Collected material:

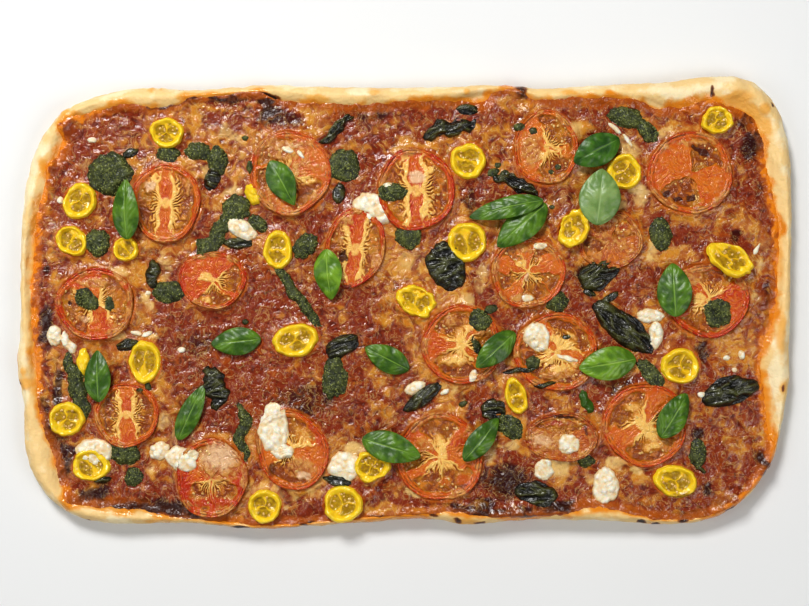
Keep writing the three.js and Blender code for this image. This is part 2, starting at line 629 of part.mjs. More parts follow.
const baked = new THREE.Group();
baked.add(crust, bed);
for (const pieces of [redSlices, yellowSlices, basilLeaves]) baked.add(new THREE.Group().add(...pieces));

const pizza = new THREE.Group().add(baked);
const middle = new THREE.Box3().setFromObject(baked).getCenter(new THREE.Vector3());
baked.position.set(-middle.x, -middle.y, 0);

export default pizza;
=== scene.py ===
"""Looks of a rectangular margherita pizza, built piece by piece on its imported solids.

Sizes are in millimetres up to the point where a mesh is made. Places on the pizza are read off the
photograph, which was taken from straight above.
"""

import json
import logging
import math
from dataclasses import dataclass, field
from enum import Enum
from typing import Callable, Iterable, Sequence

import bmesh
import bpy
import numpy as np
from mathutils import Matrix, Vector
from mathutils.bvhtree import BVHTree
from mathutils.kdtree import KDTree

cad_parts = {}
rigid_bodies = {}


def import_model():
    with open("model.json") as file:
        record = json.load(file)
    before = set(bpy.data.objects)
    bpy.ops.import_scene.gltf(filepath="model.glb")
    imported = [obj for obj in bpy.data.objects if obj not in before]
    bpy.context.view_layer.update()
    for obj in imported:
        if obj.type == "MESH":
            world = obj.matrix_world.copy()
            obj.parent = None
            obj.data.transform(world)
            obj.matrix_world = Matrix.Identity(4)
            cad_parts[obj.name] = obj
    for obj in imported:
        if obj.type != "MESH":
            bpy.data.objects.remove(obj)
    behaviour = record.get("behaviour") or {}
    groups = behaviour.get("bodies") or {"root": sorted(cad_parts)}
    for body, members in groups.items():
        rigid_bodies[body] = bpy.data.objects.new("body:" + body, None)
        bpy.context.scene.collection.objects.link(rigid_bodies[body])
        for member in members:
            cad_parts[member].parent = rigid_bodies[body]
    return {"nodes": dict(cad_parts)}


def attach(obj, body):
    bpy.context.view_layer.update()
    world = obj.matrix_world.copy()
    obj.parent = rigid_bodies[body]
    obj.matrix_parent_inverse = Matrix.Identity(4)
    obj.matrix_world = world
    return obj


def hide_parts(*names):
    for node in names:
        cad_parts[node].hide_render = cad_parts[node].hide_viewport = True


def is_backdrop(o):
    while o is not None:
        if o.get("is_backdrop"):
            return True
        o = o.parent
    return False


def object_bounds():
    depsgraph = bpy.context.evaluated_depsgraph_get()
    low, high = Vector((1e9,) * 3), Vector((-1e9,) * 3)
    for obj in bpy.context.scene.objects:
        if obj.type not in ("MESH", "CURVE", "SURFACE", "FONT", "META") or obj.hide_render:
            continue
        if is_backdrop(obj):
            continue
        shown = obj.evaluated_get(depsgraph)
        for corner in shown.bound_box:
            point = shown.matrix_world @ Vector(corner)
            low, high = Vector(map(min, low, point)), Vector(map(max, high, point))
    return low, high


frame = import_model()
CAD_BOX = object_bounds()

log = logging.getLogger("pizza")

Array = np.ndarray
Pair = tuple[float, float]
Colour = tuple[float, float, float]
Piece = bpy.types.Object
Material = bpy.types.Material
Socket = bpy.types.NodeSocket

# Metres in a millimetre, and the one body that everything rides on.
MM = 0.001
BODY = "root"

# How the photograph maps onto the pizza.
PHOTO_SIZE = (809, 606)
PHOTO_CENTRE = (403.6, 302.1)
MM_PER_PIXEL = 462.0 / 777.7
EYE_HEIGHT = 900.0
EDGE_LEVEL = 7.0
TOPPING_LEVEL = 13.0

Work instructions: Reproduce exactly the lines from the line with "const pizza = new THREE.Group().add(baked);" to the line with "obj.parent = None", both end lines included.

Output of the task:
const pizza = new THREE.Group().add(baked);
const middle = new THREE.Box3().setFromObject(baked).getCenter(new THREE.Vector3());
baked.position.set(-middle.x, -middle.y, 0);

export default pizza;
=== scene.py ===
"""Looks of a rectangular margherita pizza, built piece by piece on its imported solids.

Sizes are in millimetres up to the point where a mesh is made. Places on the pizza are read off the
photograph, which was taken from straight above.
"""

import json
import logging
import math
from dataclasses import dataclass, field
from enum import Enum
from typing import Callable, Iterable, Sequence

import bmesh
import bpy
import numpy as np
from mathutils import Matrix, Vector
from mathutils.bvhtree import BVHTree
from mathutils.kdtree import KDTree

cad_parts = {}
rigid_bodies = {}


def import_model():
    with open("model.json") as file:
        record = json.load(file)
    before = set(bpy.data.objects)
    bpy.ops.import_scene.gltf(filepath="model.glb")
    imported = [obj for obj in bpy.data.objects if obj not in before]
    bpy.context.view_layer.update()
    for obj in imported:
        if obj.type == "MESH":
            world = obj.matrix_world.copy()
            obj.parent = None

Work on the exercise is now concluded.